[Asterisk-Dev] meetme enhancements to improve efficiency

Fri Dec 2 08:48:38 MST 2005

Kevin P. Fleming wrote:

> Steve Kann wrote:
>
>> Sure.  If you want to talk about it, I'm happy to do so.
>
>
> OK... so that's basically the point I was trying to make:
>
> If you have four participants using GSM (for example), and one of them 
> is speaking, then the other three can receive the same GSM frames of 
> the conference's mixed audio.
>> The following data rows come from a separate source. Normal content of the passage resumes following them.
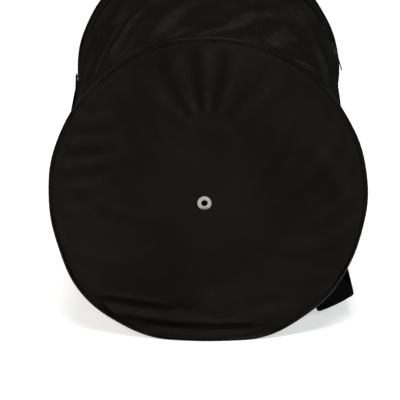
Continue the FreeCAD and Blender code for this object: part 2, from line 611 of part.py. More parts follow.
def rounded_run(points, radius, offset):
    """Edges along a polyline whose corners are rounded, at an offset to its left."""
    starts = [points[0]]
    arcs = []
    for before, corner, after in zip(points, points[1:], points[2:]):
        incoming = (corner - before).normalize()
        outgoing = (after - corner).normalize()
        turn = math.acos(max(-1.0, min(1.0, incoming.dot(outgoing))))
        side = 1.0 if incoming.cross(outgoing).z > 0 else -1.0
        cut_back = radius * math.tan(turn / 2)
        normal = V(-incoming.y, incoming.x, 0) * side
        centre = corner - incoming * cut_back + normal * radius
        arcs.append((centre, radius - side * offset, -normal, incoming, outgoing, side, turn))
    edges = []
    here = points[0] + left_of(points[1] - points[0]) * offset
    for centre, size, out, incoming, outgoing, side, turn in arcs:
        start = centre + out * size
        middle = centre + rotate(out, side * turn / 2) * size
        end = centre + rotate(out, side * turn) * size
        edges.append(Part.LineSegment(here, start).toShape())
        edges.append(Part.Arc(start, middle, end).toShape())
        here = end
    last = points[-1] + left_of(points[-1] - points[-2]) * offset
    edges.append(Part.LineSegment(here, last).toShape())
    return edges, points[0] + left_of(points[1] - points[0]) * offset, last


def left_of(direction):
    """The unit vector to the left of a direction in the plane."""
    unit = V(direction).normalize()
    return V(-unit.y, unit.x, 0)


def rotate(vector, angle):
    """A vector of the plane turned by an angle in radians."""
    return V(vector.x * math.cos(angle) - vector.y * math.sin(angle),
             vector.x * math.sin(angle) + vector.y * math.cos(angle), 0)


def strap(node, angle, foot, bow, rise, crown, bend):
    """A webbing strap along the tube, sewn at both ends and standing off between them.

    It is drawn in a plane with X out from the tube's middle line and Y along it, and then
    given the width of the webbing.
    """
    width = value("sizes.strap_width")
    thickness = value("sizes.strap_thickness")
    lean = math.radians(value("sizes.lean_angle"))
    direction = math.radians(value(angle))
    near = V(value(AXIS_X), value(NEAR_Y), value(NEAR_HEIGHT))
    far = V(value(AXIS_X), value(BODY_EDGE_Y), value(FAR_HEIGHT))
    length = (far - near).Length
    rim_start = value("sizes.rim_radius") * math.sin(direction) * math.tan(lean)
    slope = (value("sizes.mouth_radius") - value("sizes.rim_radius")) / (length - rim_start)

    def out(along, lift):
        wall = value("sizes.rim_radius") + slope * (along - rim_start)
        return V(wall + value("sizes.strap_gap") + thickness / 2 + lift, along, -width / 2)

    corner = width / 2 * abs(math.cos(direction)) * math.tan(lean)
    first = rim_start + value("sizes.strap_start") / math.cos(lean) + corner
    last = length - value("sizes.strap_end_margin")
    near_foot = first + value(foot)
    far_foot = last - value("sizes.strap_foot")
    high = near_foot + value(rise)
    points = [out(first, 0), out(near_foot, 0), out(high, value(bow)),
              out(high + value(crown), value(bow)), out(far_foot, 0), out(last, 0)]
    upper, upper_start, upper_end = rounded_run(points, value(bend), thickness / 2)
    lower, lower_start, lower_end = rounded_run(points, value(bend), -thickness / 2)
    caps = [Part.LineSegment(upper_end, lower_end).toShape(),
            Part.LineSegment(lower_start, upper_start).toShape()]
    outline = Part.Wire(Part.__sortEdges__(upper + lower + caps))
    thing = doc.addObject("Part::Feature", node + "_webbing")
    thing.Shape = Part.Face(outline).extrude(V(0, 0, width))
    climb = math.degrees(math.atan2(far.z - near.z, far.y - near.y))
    turn = FreeCAD.Rotation(V(1, 0, 0), climb) * FreeCAD.Rotation(V(0, -1, 0), value(angle))
    thing.Placement = FreeCAD.Placement(near, turn)
    return keep(node, thing)


for prefix in ("right", "left"):
    strap(f"strap_{prefix}", *(f"sizes.{prefix}_{name}"
                               for name in ("angle", "foot", "bow", "rise", "crown", "bend")))

# ---------------------------------------------------------------- check and write

doc.recompute()
failed = [thing.Name for thing in doc.Objects if "Invalid" in thing.State or "Error" in thing.State]
if failed:
    raise RuntimeError("failed objects: " + ", ".join(failed))
for node, thing in subparts.items():
    shape = thing.Shape
    if shape.isNull() or not shape.isValid() or not shape.Solids:
        raise RuntimeError("bad shape: " + node)

os.makedirs("parts", exist_ok=True)
for node, thing in subparts.items():
    thing.Shape.exportStep(f"parts/{node}.step")
    bounds = thing.Shape.BoundBox
    print(f"{node:18s} {len(thing.Shape.Solids)} solid(s) {thing.Shape.Volume:12.1f} mm3 "
          f"x {bounds.XMin:8.2f} {bounds.XMax:8.2f}  y {bounds.YMin:8.2f} {bounds.YMax:8.2f}  "
          f"z {bounds.ZMin:8.2f} {bounds.ZMax:8.2f}")
for name, expression in (("axis_x", AXIS_X), ("near_y", NEAR_Y), ("near_height", NEAR_HEIGHT),
                         ("lid_y", LID_Y), ("zip_y", ZIP_Y), ("far_height", FAR_HEIGHT),
                         ("pin_out", PIN_OUT), ("slider_angle", SLIDER_ANGLE)):
    print(name, round(value(expression), 4))
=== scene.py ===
"""Looks of a round padded drum bag that lies on its side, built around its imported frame."""

import logging
import math
from collections.abc import Callable
from dataclasses import dataclass, field
from enum import Enum

import bmesh
import bpy
import numpy as np
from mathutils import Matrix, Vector


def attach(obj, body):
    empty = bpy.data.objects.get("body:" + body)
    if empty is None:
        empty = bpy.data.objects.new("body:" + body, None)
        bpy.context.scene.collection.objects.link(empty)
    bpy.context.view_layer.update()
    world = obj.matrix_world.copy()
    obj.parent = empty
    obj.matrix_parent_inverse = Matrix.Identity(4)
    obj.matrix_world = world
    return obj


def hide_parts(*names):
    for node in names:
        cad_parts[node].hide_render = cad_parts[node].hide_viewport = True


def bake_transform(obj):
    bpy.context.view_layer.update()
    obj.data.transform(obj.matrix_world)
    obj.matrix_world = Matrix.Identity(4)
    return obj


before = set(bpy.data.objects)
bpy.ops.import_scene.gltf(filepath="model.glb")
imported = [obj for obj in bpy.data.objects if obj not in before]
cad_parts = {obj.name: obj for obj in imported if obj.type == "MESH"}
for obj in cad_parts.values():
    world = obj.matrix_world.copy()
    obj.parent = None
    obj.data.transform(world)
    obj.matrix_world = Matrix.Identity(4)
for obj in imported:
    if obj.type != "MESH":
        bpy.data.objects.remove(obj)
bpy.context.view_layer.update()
MM = 0.001
log = logging.getLogger("drum_bag")


class Body(str, Enum):
    """Bodies of the frame that the pieces ride on."""

    BAG = "bag"
    LID = "lid"


class Slot(str, Enum):
    """Material slots of the record."""

    NYLON = "outer_nylon"
    PADDING = "padding"
    LINING = "lining"
    BINDING = "binding"
    PIPING = "piping_vinyl"
    ZIP_TAPE = "zip_tape"
    ZIP_TEETH = "zip_teeth"
    WEBBING = "webbing"


# ------------------------------------------------------------------ node trees


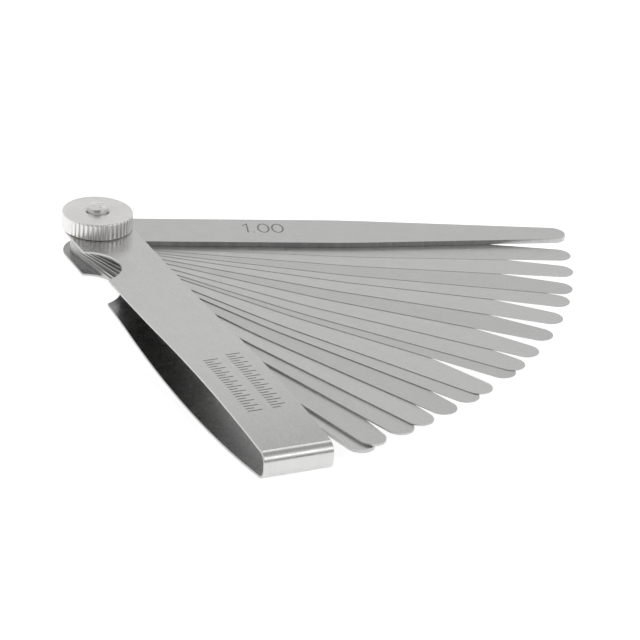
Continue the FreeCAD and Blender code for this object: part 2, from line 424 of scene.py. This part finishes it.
def arm_arcs(pad, bow, crest_share, fold_x):
    """Crest, end, and the turn and radius of the two arcs of an arm's inner face."""
    end = fold_x
    for _ in range(8):
        crest = pad + crest_share * (end - pad)
        back = 2 * math.atan((bow - FOLD_CLEARANCE) / (end - crest))
        end = fold_x - FOLD_RADIUS * (1 - math.sin(back))
    away = 2 * math.atan(bow / (crest - pad))
    back_radius = (end - crest) / math.sin(back)
    away_radius = (crest - pad) / math.sin(away) - back_radius
    return crest, away, away_radius, back, back_radius


def arm_profile(arm, inner_z, direction, fold_x):
    """Stations from the pivot to the fold's web: inner point and outward normal in x, z."""
    crest, away, away_radius, back, back_radius = arm_arcs(
        arm["pad"], arm["bow"], arm["crest"], fold_x)
    stations = [(0.0, 0.0, 0.0)]
    for share in (0.3, 0.6, 0.85, 1.0):
        stations.append((arm["pad"] * share, 0.0, 0.0))
    steps = 22
    for k in range(1, steps + 1):
        a = away * k / steps
        stations.append((arm["pad"] + away_radius * math.sin(a), away_radius * (1 - math.cos(a)), -a))
    for k in range(1, 2 * steps + 1):
        a = -away + (back + away) * k / (2 * steps)
        stations.append((
            crest + back_radius * math.sin(a),
            arm["bow"] - back_radius + back_radius * math.cos(a), a))
    start_x, start_z, _ = stations[-1]
    for k in range(1, 13):
        a = back + (math.pi / 2 - back) * k / 12
        stations.append((
            start_x + FOLD_RADIUS * (math.sin(a) - math.sin(back)),
            start_z + FOLD_RADIUS * (math.cos(a) - math.cos(back)), a))
    return [(Vector((x, 0, inner_z + direction * z)),
             Vector((math.sin(a), 0, direction * math.cos(a)))) for x, z, a in stations]


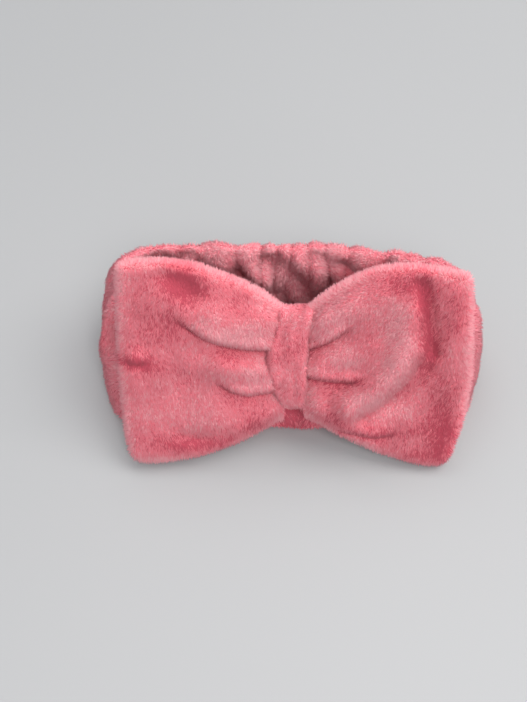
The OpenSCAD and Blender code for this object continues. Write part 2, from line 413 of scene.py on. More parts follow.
def makePileTree():
    tree, graph, given = newTree("plushPile", {
        "Density": "Float", "Length": "Float", "Width": "Float", "Lay": "Float", "Ruffle": "Float",
        "Shade": "Float", "Seed": "Int"})
    seed = graph.wire(given, "Seed")

    def vector(operation, first, second=None, scale=None):
        inputs = {0: first}
        if second is not None:
            inputs[1] = second
        if scale is not None:
            inputs["Scale"] = scale
        node = graph.node("ShaderNodeVectorMath", {"operation": operation}, inputs)
        return pick(node, "Vector")

    def attribute(name, kind):
        node = graph.node("GeometryNodeInputNamedAttribute", {"data_type": kind}, {"Name": name})
        return pick(node, "Attribute")

    def random(low, high, offset):
        node = graph.node("FunctionNodeRandomValue", {"data_type": "FLOAT"},
                          {"Min": low, "Max": high, "Seed": seed + float(offset)})
        return graph.wire(node, "Value")

    cover = Wire(graph, attribute("pile", "FLOAT"))
    scatter = graph.node("GeometryNodeDistributePointsOnFaces", {}, {
        "Mesh": pick(given, "Geometry"), "Density": cover * graph.wire(given, "Density"), "Seed": seed})
    normal = pick(scatter, "Normal")
    comb = attribute("comb", "FLOAT_VECTOR")

    # each tuft leans along the comb, a little unevenly
    jitter = graph.node("FunctionNodeRandomValue", {"data_type": "FLOAT_VECTOR"},
                        {"Min": (-1.0, -1.0, -1.0), "Max": (1.0, 1.0, 1.0), "Seed": seed + 5.0})
    lean = vector("SCALE", comb, scale=graph.wire(given, "Lay"))
    stray = vector("SCALE", pick(jitter, "Value"), scale=graph.wire(given, "Ruffle"))
    way = vector("ADD", vector("ADD", normal, lean), stray)
    upright = graph.node("FunctionNodeAlignRotationToVector", {"axis": "Z"}, {"Vector": way})
    turned = graph.node("FunctionNodeAlignRotationToVector", {"axis": "X", "pivot_axis": "Z"},
                        {"Rotation": pick(upright, "Rotation"), "Vector": vector("ADD", comb, stray)})

    # one tuft: a three-sided spike
    spike = graph.node("GeometryNodeMeshCone", {"fill_type": "NONE"}, {
        "Vertices": 3, "Side Segments": 1, "Radius Top": 0.0,
        "Radius Bottom": graph.wire(given, "Width"), "Depth": graph.wire(given, "Length")})

    stretch = random(0.65, 1.2, 11)
    girth = random(0.75, 1.25, 12)
    size = graph.node("ShaderNodeCombineXYZ", {}, {"X": girth, "Y": girth, "Z": stretch})

    # brushed patches, chance and the painted highlight and painted shade held in the cloth's tone settle
    # which shade a tuft takes
    spot = pick(graph.node("GeometryNodeInputPosition"), "Position")
    patches = graph.node("ShaderNodeTexNoise", {}, {
        "Vector": spot, "Scale": brushing["patches"], "Detail": 2.0})
    streaks = graph.node("ShaderNodeTexNoise", {}, {
        "Vector": spot, "Scale": brushing["streaks"], "Detail": 1.0})
    nap = Wire(graph, attribute("nap", "FLOAT"))
    tone = (graph.wire(patches, "Fac") - 0.5) * brushing["patchDepth"]
    tone = tone + (graph.wire(streaks, "Fac") - 0.5) * brushing["streakDepth"] + nap
    tone = tone + random(-1.0, 1.0, 21) * brushing["chance"] + graph.wire(given, "Shade")
    last = len(pileShades) - 1
    held = graph.node("ShaderNodeClamp", {}, {"Value": tone, "Min": 0.0, "Max": last + 0.499})
    step = Wire(graph, pick(held, "Result")).floor()

    shaded = []
    for index, material in enumerate(pileShades):
        chosen = graph.node("ShaderNodeMath", {"operation": "COMPARE"}, {0: step, 1: float(index), 2: 0.1})
        part = graph.node("GeometryNodeSeparateGeometry", {"domain": "POINT"},
                          {"Geometry": pick(scatter, "Points"), "Selection": pick(chosen, "Value")})
        standing = graph.node("GeometryNodeInstanceOnPoints", {}, {
            "Points": pick(part, "Selection"), "Instance": pick(spike, "Mesh"),
            "Rotation": pick(turned, "Rotation"), "Scale": pick(size, "Vector")})
        real = graph.node("GeometryNodeRealizeInstances", {}, {"Geometry": pick(standing, "Instances")})
        painted = graph.node("GeometryNodeSetMaterial", {}, {
            "Geometry": pick(real, "Geometry"), "Material": material})
        shaded.append(pick(painted, "Geometry"))
    joined = graph.node("GeometryNodeJoinGeometry")
    for part in reversed(shaded):
        tree.links.new(part, joined.inputs[0])
    result = graph.node("NodeGroupOutput")
    tree.links.new(pick(joined, "Geometry"), result.inputs["Geometry"])
    return tree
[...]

That seems pretty obvious.

Actually, they other three aren't getting any mixing in this case, they 
just directly get the frames from the speaker.  (they're not decoded and 
recoded at all, just send straight along).    This means:

(1) that they get exactly the same audio quality as if they were 
directly bridged, with no generational loss.
(2) There is zero transcoding happening.

> However, when one of the other participants begins speaking, they now 
> need to receive the mixed audio _minus_ their own contribution. 
> Switching source streams means switching to a separate translator 
> (codec) path, and that new path won't have the history built up from 
> the previous frames (that were sent through the common path), so the 
> first few frames encoded by that translator will produce less than 
> optimal results (at best).

Right.   app_conference breaks the rule that we must always transmit 
encoded audio to participants which come from the same encoder.    In 
practice, with all of the codecs we've done this with (which is really 
just GSM and speex that I've done this extensively with, but it should 
be fine with others), this doesn't lead to any noticable negative 
effects.  This is because in practice:

1) This generally happens when both encoder states are starting from a 
"silence" state, so they're pretty much the same, or
2) It's happening when there's multiple speakers speaking at the same 
time, in which case with all the crosstalk, you don't really notice 
anything.

All VoIP codecs need to have the ability to deal with the loss of state 
synchronization, because they all need to deal with packet loss, 
starting in the middle of a session, etc.   So, codec authors kinda 
cringe, saying "you can't do that", but, in practice, it works really 
well.  The codec authors might say, you have two options to do this:

1) Send all the speakers encoded streams to each client, and let them 
decode/mix.  (this uses a lot of bandwidth)
2) Decode all the speakers, recode, and send that out to all the users 
(the way meetme works).  This uses a lot of CPU, (it's O(n^2)), and also 
means that you always suffer from generational loss, by 
decoding/recoding everything.  (the difference is noticable).

-SteveK